Ethos refers to the ethical appeal of an author to her audience. Ethos aims at convincing the reader about the credibility of the published materials by portraying an appealing character of the author. The manifestation of ethos in Kolbert’s work portrays that she has ethical standing about the quality of her arguments. From the introduction, all through the body to its conclusion, she tries to support her arguments by referencing to her personal experiences. She mentions that she has visited Alaska, Australia, USA, and also Europe. She points out that her travels were not leisure but investigative visits. She also tries to prove her theories by referencing to other research done by other scientists before her. This elevates her credibility to the audience of the book. It empowers her with the authority she needs to pass on the message.  

The author is not an expert in global warming herself. However, the credibility of her work is elevated by the fact that she performs interviews to various scientists who have published works themselves. The public would have been notified that the scientist’s work was invalid. She would not have used them in her publication, in such a case. Her credibility is viable as she not only uses the records from different scientists but also travels to interview them herself. 

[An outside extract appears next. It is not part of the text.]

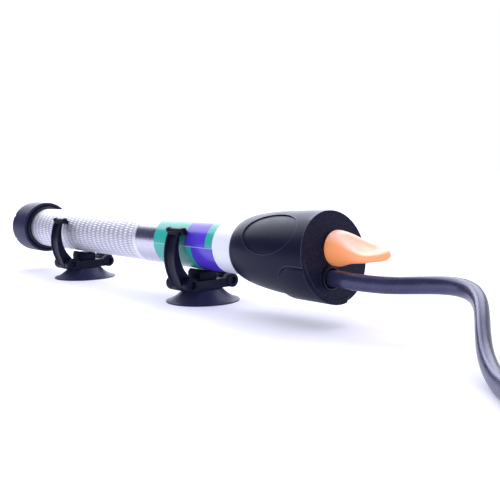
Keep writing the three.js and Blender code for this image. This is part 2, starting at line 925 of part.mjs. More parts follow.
// Base with a saddle post, hinge lugs at both ends and a socket for the cup
function bracketBase() {
  const half = bracketLength / 2;
  const bar = solid(block([-half + 0.5, -pivotY, barBottomZ], [half - 0.5, pivotY, barTopZ]));
  const lugs = [-1, 1].map((side) =>
    solid(rodX(lugRadius, -half, half)).translate([0, side * pivotY, pivotZ]));
  const tools = [solid(rodX(gripRadius, -half - 1, half + 1, 72)).translate([0, 0, axisZ])];
  const knuckle = clawWidth / 2 + fitGap;
  const sweep = lugRadius + fitGap;
  for (const side of [-1, 1]) {
    const slot = block([-knuckle, -sweep, -10], [knuckle, sweep + 10, 10]);
    if (side < 0) slot.rotateZ(Math.PI);
    tools.push(solid(slot).translate([0, side * pivotY, pivotZ]));
    const pinHole = solid(rodX(pinHoleRadius, -half - 1, half + 1, pinSides));
    tools.push(pinHole.translate([0, side * pivotY, pivotZ]));
  }
  const neckTop = cupHeight + cupNeckHeight;
  tools.push(solid(turnedZ([
    [0, barBottomZ - 1],
    [cupNeckRadius + slipGap, barBottomZ - 1],
    [cupNeckRadius + slipGap, neckTop],
    [cupButtonRadius + fitGap, neckTop],
    [cupButtonRadius + fitGap, neckTop + cupButtonHeight + 0.3],
    [0, neckTop + cupButtonHeight + 0.3],
  ], smallSides)));
  return geometryOf(cut(join(bar, saddlePost(), ...lugs), ...tools));
}

// Soft cup with a hollow underside, a neck and a button that snaps in the base
function suctionCup() {
  const buttonBottom = cupHeight + cupNeckHeight + 0.15;
  const flare = new THREE.QuadraticBezierCurve(
    point(cupRadius - 0.15, cupRim),
    point(cupTopRadius + 2.6, 2.6),
    point(cupTopRadius, cupHeight),
  );
  const hollow = new THREE.QuadraticBezierCurve(
    point(0, cupHeight - cupWall - 0.6),
    point(cupTopRadius, cupHeight - cupWall - 0.6),
    point(cupRadius - cupWall, 0),
  );
  return turnedZ([
    ...hollow.getPoints(4).map((p) => [p.x, p.y]),
    [cupRadius, 0],
    ...flare.getPoints(4).map((p) => [p.x, p.y]),
    [cupNeckRadius, cupHeight],
    [cupNeckRadius, buttonBottom],
    [cupButtonRadius, buttonBottom],
    [cupButtonRadius, buttonBottom + 1],
    [cupButtonRadius * 0.5, buttonBottom + cupButtonHeight - 0.15],
    [0, buttonBottom + cupButtonHeight - 0.15],
  ], 24);
}

// Place of the crossbar that ends a claw, above the tube's side
const crossbarOut = gripRadius + padReach;
const crossbarY = crossbarOut * Math.cos(radians(crossbarAngle));
const crossbarZ = axisZ + crossbarOut * Math.sin(radians(crossbarAngle));

// Curved arm of a claw, wide at its knuckle and slim at its tip
function clawArm() {
  const arm = new THREE.Shape();
  const bulge = pivotY + clawBulge;
  const midZ = (pivotZ + crossbarZ) / 2;
  arm.moveTo(pivotY, pivotZ);
  arm.lineTo(pivotY + lugRadius * 0.83, pivotZ - lugRadius * 0.55);
  arm.lineTo(bulge - 2, pivotZ + lugRadius);
  arm.quadraticCurveTo(bulge + 2.1, midZ + 0.7, crossbarY + 1.5, crossbarZ - 0.4);
  arm.lineTo(crossbarY + 0.2, crossbarZ - 0.4);
  arm.quadraticCurveTo(bulge - 0.5, midZ + 2.6, pivotY + 1.2, pivotZ + 2 * lugRadius);
  arm.lineTo(pivotY - lugRadius * 0.6, pivotZ + lugRadius * 0.8);
  return slabX(arm, clawWidth, 8);
}

// Channel that leaves a raised rib along each edge of the arm's outside, from
// the foot of the claw up to its crossbar
function clawChannel() {
  const channel = new THREE.Shape();
  const bulge = pivotY + clawBulge - clawRibHeight;
  const midZ = (pivotZ + crossbarZ) / 2;
  const footZ = pivotZ - lugRadius * 0.3;
  const neckZ = crossbarZ - crossbarEndRadius - fitGap;
  channel.moveTo(pivotY + lugRadius - clawRibHeight, footZ);
  channel.lineTo(bulge - 2, pivotZ + lugRadius);
  channel.quadraticCurveTo(bulge + 2.1, midZ + 0.7, crossbarY + 1.4 - clawRibHeight, neckZ);
  channel.lineTo(bulge + 6, neckZ);
  channel.lineTo(bulge + 6, footZ);
  return solid(slabX(channel, clawWidth - 2 * clawRib, 8));
}

// Claw with its knuckle at the pivot, a grip pad and a crossbar with knobbed
// ends to pull it open
function claw() {
  const halfBar = crossbarLength / 2;
  const knuckle = solid(rodX(lugRadius, -clawWidth / 2, clawWidth / 2)).translate([0, pivotY, pivotZ]);
  const knobStart = halfBar - crossbarEndLength;
  const round = crossbarEndRadius * 0.3;
  const crossbar = solid(turnedX([
    [0, -halfBar],
    [crossbarEndRadius - round, -halfBar],
    [crossbarEndRadius, -halfBar + round],
    [crossbarEndRadius, -knobStart],
    [crossbarRadius, round - knobStart],
    [crossbarRadius, knobStart - round],
    [crossbarEndRadius, knobStart],
    [crossbarEndRadius, halfBar - round],
    [crossbarEndRadius - round, halfBar],
    [0, halfBar],
  ], pinSides)).translate([0, crossbarY, crossbarZ]);
  const pad = block(
    [-clawWidth / 2, gripRadius - 1, -padWidth / 2],
    [clawWidth / 2, crossbarOut, padWidth / 2],
  );
  pad.rotateX(radians(crossbarAngle));
  const padSolid = solid(pad).translate([0, 0, axisZ]);
  const tubeSpace = solid(rodX(gripRadius, -20, 20, 72)).translate([0, 0, axisZ]);
  const pinHole = solid(rodX(pinHoleRadius, -20, 20, pinSides)).translate([0, pivotY, pivotZ]);
  const body = join(solid(clawArm()), knuckle, crossbar, padSolid);
  const finished = cut(body, clawChannel(), tubeSpace, pinHole);
  return geometryOf(finished.translate([0, -pivotY, -pivotZ]));
}

const baseGeometry = bracketBase();
const clawGeometry = claw();
const cupGeometry = suctionCup();
const hingePinHalf = bracketLength / 2 - hingePinRecess;

// One whole bracket: base, cup, two claws and their hinge pins
function clipBracket(place, x) {
  const bracket = new THREE.Group();
  bracket.position.x = x;
  heater.add(bracket);
  part(`${place}_bracket_base`, baseGeometry, clipPlastic, bracket);
  part(`${place}_suction_cup`, cupGeometry, rubber, bracket);
  for (const [side, turn] of [['near', Math.PI], ['far', 0]]) {
    const hinge = new THREE.Group();
    hinge.position.set(0, side === 'near' ? -pivotY : pivotY, pivotZ);
    hinge.rotation.z = turn;
    bracket.add(hinge);
    part(`${place}_${side}_claw`, clawGeometry, clipPlastic, hinge);
    const pin = rodX(hingePinRadius, -hingePinHalf, hingePinHalf, pinSides);
    part(`${place}_${side}_hinge_pin`, pin, clipPlastic, hinge);
  }
}

clipBracket('front', frontBracketX);
clipBracket('rear', frontBracketX - bracketSpacing);

// ---- Cord and plug -------------------------------------------------------

const floorZ = cordRadius + 0.05;
const glandWorld = new THREE.Vector3(0, 0, glandZ);
glandWorld.applyAxisAngle(new THREE.Vector3(1, 0, 0), -radians(headTurn));
const exitY = glandWorld.y;
const exitZ = axisZ + glandWorld.z;
const coilOuter = coilRadius + (turnPitch * (turnsAcross - 1)) / 2;
const coilEdge = coilOuter + cordRadius;
const coilTop = turnPitch * (turnsHigh - 1) + 2 * cordRadius;
const plugFloor = coilTop + fitGap;

// Stretch from inside the gland, out in the air and down over the floor
function cordRun() {
  const route = [
    [faceX - chamberWall - 2.5, exitY, exitZ],
    [faceX - 4, exitY, exitZ],
    [faceX + 4.9, exitY, exitZ],
    [faceX + 12.5, exitY + 0.6, exitZ - 0.3],
    [faceX + 23.7, 0, 17.6],
    [faceX + 34.9, 3.1, 18.4],
    [faceX + 42.5, 3.9, 19.1],
    [faceX + 50.1, 2.9, 19.4],
    [faceX + 57, -0.3, 18.8],
    [faceX + 62.5, -5, 16.8],
    [faceX + 66.8, -10.6, 13.7],
    [faceX + 70.7, -16.2, 10.1],
    [faceX + 75, -21.6, 6.7],
    [faceX + 80.1, -26.9, 4.3],
    [faceX + 85.7, -32, floorZ],
    [faceX + 87.8, -33.8, floorZ],
  ];
  return wire(route.map((p) => new THREE.Vector3(...p)), cordRadius, cordSides, 22);
}

// Stretch that curls over the top of the coil and into the plug's tail
function cordTail() {
  const { x, y } = coilCentre;
  const lying = coilTop + fitGap + cordRadius;
  const route = [
    [x - 28.4, y + 23.8, lying],
    [x - 32.1, y + 18.6, lying],
    [x - 34.7, y + 12.2, lying + 0.1],
    [x - 35.1, y + 4.5, lying + 0.3],
    [x - 32.7, y - 4, lying + 1],
    [x - 27.6, y - 11, lying + 1.8],
    [x - 20.5, y - 15.7, lying + 2.8],
    [plugEntry.x - 4, plugEntry.y, plugFloor + plugHeight / 2 - 0.2],
    [plugEntry.x - fitGap, plugEntry.y, plugFloor + plugHeight / 2],
  ];
  return wire(route.map((p) => new THREE.Vector3(...p)), cordRadius, cordSides, 16);
}

// Outer shape of the coiled turns
function cordCoil() {
  const inside = coilRadius - coilOuter + coilRadius - cordRadius;
  const top = coilTop;
  const round = cordRadius;
  const ring = turnedZ([
    [inside, round],
    [inside + round, 0.05],
    [coilEdge - round, 0.05],
    [coilEdge, round],
    [coilEdge, top - round],
    [coilEdge - round, top],
    [inside + round, top],
    [inside, top - round],
    [inside, round],
  ], 32);
  ring.translate(coilCentre.x, coilCentre.y, 0);
  return ring;
}

// Lays a piece of the plug on the coil, its pins away from the heater
function laidOnCoil(piece) {
  piece.rotateZ(Math.PI);
  piece.translate(plugEntry.x, plugEntry.y, plugFloor);
  return piece;
}

// Flat two-pin plug body with a tapered tail, lying on its broad side
function plugBody() {
  const shoulder = plugWidth / 2;
  const outline = new THREE.Shape();
  const noseX = -plugTailLength - plugBodyLength;
  outline.moveTo(noseX, -shoulder + 4);
  outline.lineTo(noseX + 3, -shoulder);
  outline.lineTo(noseX + 14, -shoulder);
  outline.quadraticCurveTo(noseX + 22, -shoulder, -plugTailLength + 1, -plugTailRadius);
  outline.lineTo(-plugTailLength + 1, plugTailRadius);
  outline.quadraticCurveTo(noseX + 22, shoulder, noseX + 14, shoulder);
  outline.lineTo(noseX + 3, shoulder);
  outline.lineTo(noseX, shoulder - 4);
  const bevel = 1.2;
  const body = new THREE.ExtrudeGeometry(outline, {
    depth: plugHeight - 2 * bevel,
    bevelThickness: bevel,
    bevelSize: bevel,
    bevelOffset: -bevel,
    bevelSegments: 2,
    curveSegments: 6,
  });
  body.translate(0, 0, bevel);
  const tail = turnedX([
    [0, -plugTailLength],
    [plugTailRadius, -plugTailLength],
    [cordRadius + 0.8, 0],
    [0, 0],
  ], smallSides);
  tail.translate(0, 0, plugHeight / 2);
  const sockets = [-1, 1].map((side) => {
    const socket = rodX(plugPinRadius + pinGap, noseX - 1, noseX + 8, 16);
    socket.translate(0, (side * plugPinSpacing) / 2, plugHeight / 2);
    return solid(socket);
  });
  return laidOnCoil(geometryOf(cut(join(solid(body), solid(tail)), ...sockets)));
}

function plugPin(side) {
  const noseX = -plugTailLength - plugBodyLength;
  const pin = turnedX([
    [0, noseX - plugPinLength],
    [plugPinRadius * 0.6, noseX - plugPinLength],
    [plugPinRadius, noseX - plugPinLength + 1.2],
    [plugPinRadius, noseX + 8 - fitGap],
    [0, noseX + 8 - fitGap],
  ], 16);
  pin.translate(0, (side * plugPinSpacing) / 2, plugHeight / 2);
  return laidOnCoil(pin);
}

part('cord_run', cordRun(), cordSheath, heater);
part('cord_coil', cordCoil(), cordSheath, heater);
part('cord_tail', cordTail(), cordSheath, heater);
part('plug_body', plugBody(), cordSheath, heater);
part('plug_pin_left', plugPin(-1), silver, heater);
part('plug_pin_right', plugPin(1), silver, heater);

export default heater;
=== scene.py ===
# %% [markdown]
# # A submersible aquarium heater
#
# The object is a steel sheath tube with a black end cap, a black head with an
# orange setting knob, a mains cord, and two clip brackets on suction cups.
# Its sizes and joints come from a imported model, which is loaded here as a
# fixed frame. Loading first means that no piece has to be measured again: a
# piece is built where the frame says that it belongs, and then rides on it.

import math

import bmesh
import bpy
from mathutils import Matrix, Vector


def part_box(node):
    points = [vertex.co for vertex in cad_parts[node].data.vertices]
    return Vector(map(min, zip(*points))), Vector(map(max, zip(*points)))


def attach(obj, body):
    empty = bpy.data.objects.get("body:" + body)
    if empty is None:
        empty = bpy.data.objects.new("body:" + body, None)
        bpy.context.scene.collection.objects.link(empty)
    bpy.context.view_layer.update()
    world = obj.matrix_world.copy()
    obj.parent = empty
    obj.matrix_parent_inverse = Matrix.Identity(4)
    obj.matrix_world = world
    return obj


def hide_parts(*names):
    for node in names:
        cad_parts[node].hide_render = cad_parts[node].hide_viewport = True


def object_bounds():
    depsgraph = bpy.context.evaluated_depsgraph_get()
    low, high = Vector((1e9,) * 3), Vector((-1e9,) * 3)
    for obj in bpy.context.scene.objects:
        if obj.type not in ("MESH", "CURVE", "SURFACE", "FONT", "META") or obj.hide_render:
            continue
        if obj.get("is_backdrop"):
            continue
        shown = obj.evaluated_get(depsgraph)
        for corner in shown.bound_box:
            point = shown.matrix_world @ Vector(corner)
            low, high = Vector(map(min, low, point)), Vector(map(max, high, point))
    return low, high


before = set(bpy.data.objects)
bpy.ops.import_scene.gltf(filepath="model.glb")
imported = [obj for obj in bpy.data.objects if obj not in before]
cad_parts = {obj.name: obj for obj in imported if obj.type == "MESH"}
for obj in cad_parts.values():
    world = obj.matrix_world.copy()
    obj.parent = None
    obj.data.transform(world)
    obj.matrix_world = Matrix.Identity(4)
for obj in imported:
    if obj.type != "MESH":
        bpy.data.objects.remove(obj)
cad_low, cad_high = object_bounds()
scene = bpy.context.scene
MM = 0.001
print("size in mm:", [round(s / MM, 1) for s in cad_high - cad_low])

# %% [markdown]
# ## The camera
#
# A camera can be turned by angles or told to track a target. Here it gets its
# forward and up directions as vectors, because a product shot often has a
# slight roll, which two vectors hold exactly. The lens is a short telephoto
# close to the head, so the far end cap looks clearly smaller than the head.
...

In conclusion, the book Field Notes from a Catastrophe is a remarkable and insightful read. It lays out evidence supporting the fact that the earth is now warmer than it was, in the past, four hundred and twenty thousand years. Kolbert talks about different scientists views about this phenomenon. The book is informative as well as interesting in a scientific perspective. At the same time, it is kind depressing on an individual’s perspective. The author brings out her claim global climatic changes and its effects effectively. She gives sufficient reasons for her arguments and also a plausible warrant. She uses various stylistic devices such as irony in the composition of her work. The devices help to captivate her audience and makes it easy for them understand her claim.